-- Start --
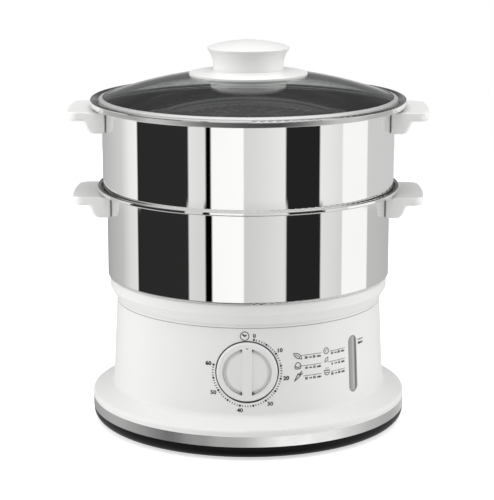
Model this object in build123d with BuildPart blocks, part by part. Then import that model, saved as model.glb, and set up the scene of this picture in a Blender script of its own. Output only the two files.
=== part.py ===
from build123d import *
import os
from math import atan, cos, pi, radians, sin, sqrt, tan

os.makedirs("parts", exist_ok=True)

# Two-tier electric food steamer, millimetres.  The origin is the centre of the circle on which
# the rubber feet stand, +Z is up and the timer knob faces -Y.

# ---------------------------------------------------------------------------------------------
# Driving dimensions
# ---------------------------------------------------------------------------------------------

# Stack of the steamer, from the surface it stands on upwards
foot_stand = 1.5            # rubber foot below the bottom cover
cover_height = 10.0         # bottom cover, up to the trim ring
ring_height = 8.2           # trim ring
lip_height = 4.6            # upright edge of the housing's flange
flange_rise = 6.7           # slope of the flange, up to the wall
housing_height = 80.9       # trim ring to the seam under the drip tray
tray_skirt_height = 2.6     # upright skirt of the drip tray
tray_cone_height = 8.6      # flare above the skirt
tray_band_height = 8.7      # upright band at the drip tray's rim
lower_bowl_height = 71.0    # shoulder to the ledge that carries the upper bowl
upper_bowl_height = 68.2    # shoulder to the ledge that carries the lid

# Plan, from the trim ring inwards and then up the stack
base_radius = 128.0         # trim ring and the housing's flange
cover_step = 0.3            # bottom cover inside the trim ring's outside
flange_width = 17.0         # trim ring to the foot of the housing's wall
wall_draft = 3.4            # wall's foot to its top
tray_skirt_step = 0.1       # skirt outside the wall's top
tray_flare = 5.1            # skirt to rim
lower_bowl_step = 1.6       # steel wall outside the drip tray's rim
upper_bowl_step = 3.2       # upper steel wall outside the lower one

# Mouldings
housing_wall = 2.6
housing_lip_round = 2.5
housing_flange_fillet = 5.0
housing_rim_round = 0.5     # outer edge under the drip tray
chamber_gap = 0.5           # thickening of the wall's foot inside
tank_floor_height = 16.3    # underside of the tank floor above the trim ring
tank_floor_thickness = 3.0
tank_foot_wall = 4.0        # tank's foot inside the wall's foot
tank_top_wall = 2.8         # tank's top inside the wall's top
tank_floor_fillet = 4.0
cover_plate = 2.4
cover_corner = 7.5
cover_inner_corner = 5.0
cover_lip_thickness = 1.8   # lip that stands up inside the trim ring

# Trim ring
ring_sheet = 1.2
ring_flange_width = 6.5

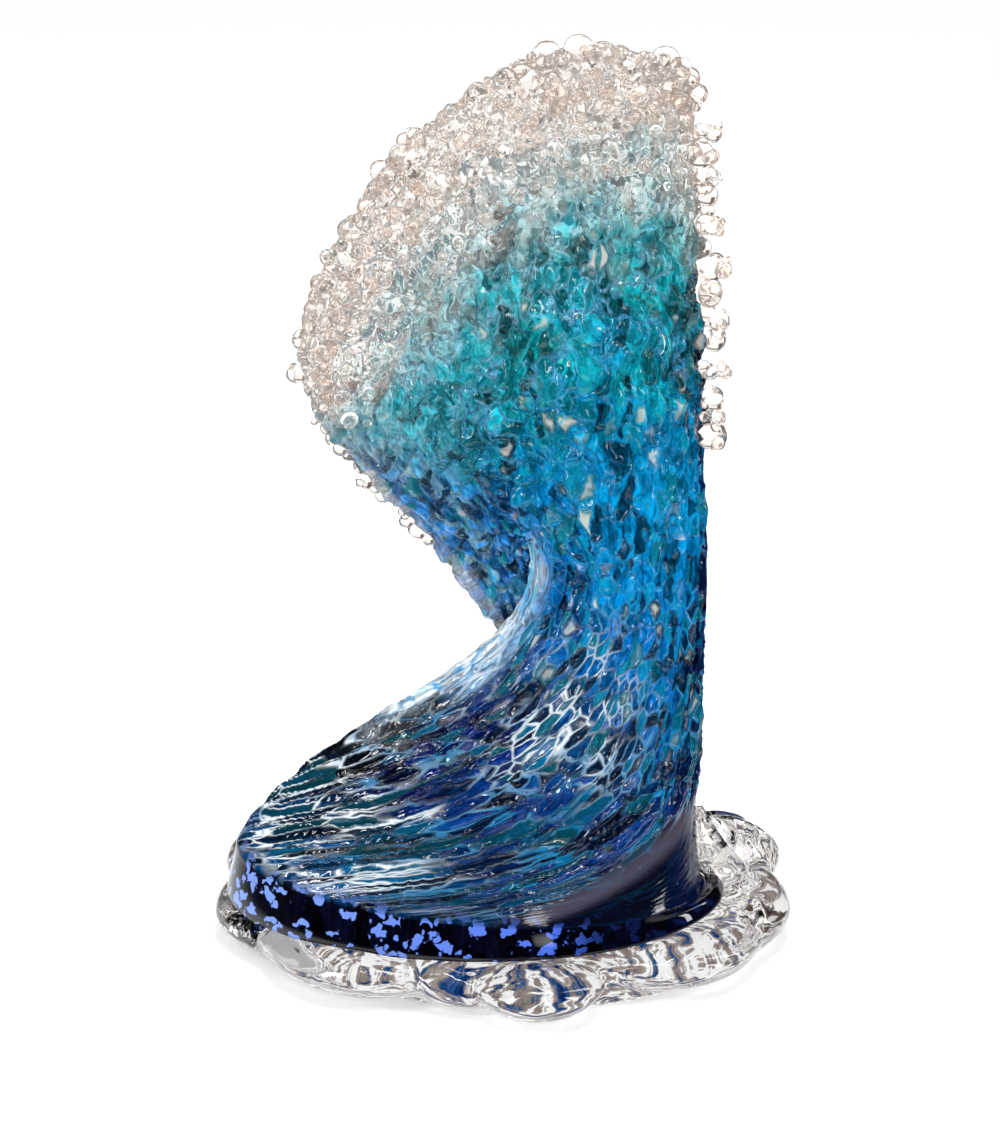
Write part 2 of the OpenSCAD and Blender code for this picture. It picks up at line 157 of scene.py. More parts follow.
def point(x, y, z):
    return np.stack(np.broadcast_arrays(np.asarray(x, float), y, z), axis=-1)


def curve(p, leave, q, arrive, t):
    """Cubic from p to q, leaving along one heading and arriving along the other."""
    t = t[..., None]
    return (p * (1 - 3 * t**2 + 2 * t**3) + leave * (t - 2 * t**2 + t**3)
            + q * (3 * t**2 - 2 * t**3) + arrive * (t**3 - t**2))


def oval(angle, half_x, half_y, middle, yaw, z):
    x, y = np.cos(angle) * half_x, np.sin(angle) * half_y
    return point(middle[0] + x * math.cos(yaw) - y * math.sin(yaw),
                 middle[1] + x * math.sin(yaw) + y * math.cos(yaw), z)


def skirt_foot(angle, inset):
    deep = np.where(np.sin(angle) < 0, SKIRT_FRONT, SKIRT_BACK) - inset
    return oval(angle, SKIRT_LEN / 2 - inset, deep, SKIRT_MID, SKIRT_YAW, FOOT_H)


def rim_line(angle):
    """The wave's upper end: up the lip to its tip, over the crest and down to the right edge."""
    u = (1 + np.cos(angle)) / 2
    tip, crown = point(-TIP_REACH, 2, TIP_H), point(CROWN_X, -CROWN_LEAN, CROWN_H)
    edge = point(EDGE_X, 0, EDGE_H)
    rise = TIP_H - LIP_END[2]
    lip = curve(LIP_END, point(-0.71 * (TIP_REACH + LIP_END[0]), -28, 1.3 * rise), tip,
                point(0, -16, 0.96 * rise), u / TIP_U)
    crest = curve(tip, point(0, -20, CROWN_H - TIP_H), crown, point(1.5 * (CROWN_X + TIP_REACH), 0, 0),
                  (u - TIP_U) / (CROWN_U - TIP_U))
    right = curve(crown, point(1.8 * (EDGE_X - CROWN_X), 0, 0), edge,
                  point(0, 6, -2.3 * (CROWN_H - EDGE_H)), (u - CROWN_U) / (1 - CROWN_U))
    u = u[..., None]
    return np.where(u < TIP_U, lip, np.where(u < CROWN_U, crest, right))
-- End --
◆ Job ◆
Copy every line of the records above, starting with the first, up to and including the line containing "from math import".

◆ Finished answer ◆
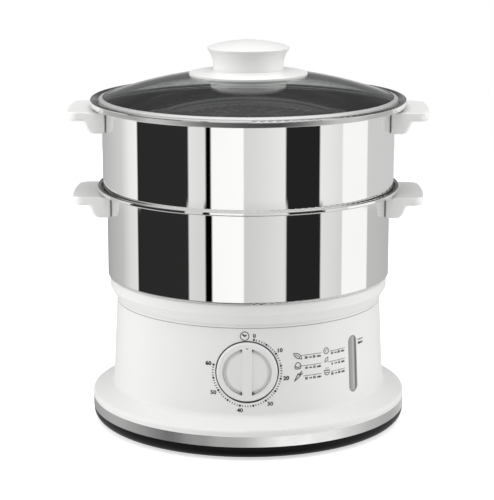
Model this object in build123d with BuildPart blocks, part by part. Then import that model, saved as model.glb, and set up the scene of this picture in a Blender script of its own. Output only the two files.
=== part.py ===
from build123d import *
import os
from math import atan, cos, pi, radians, sin, sqrt, tan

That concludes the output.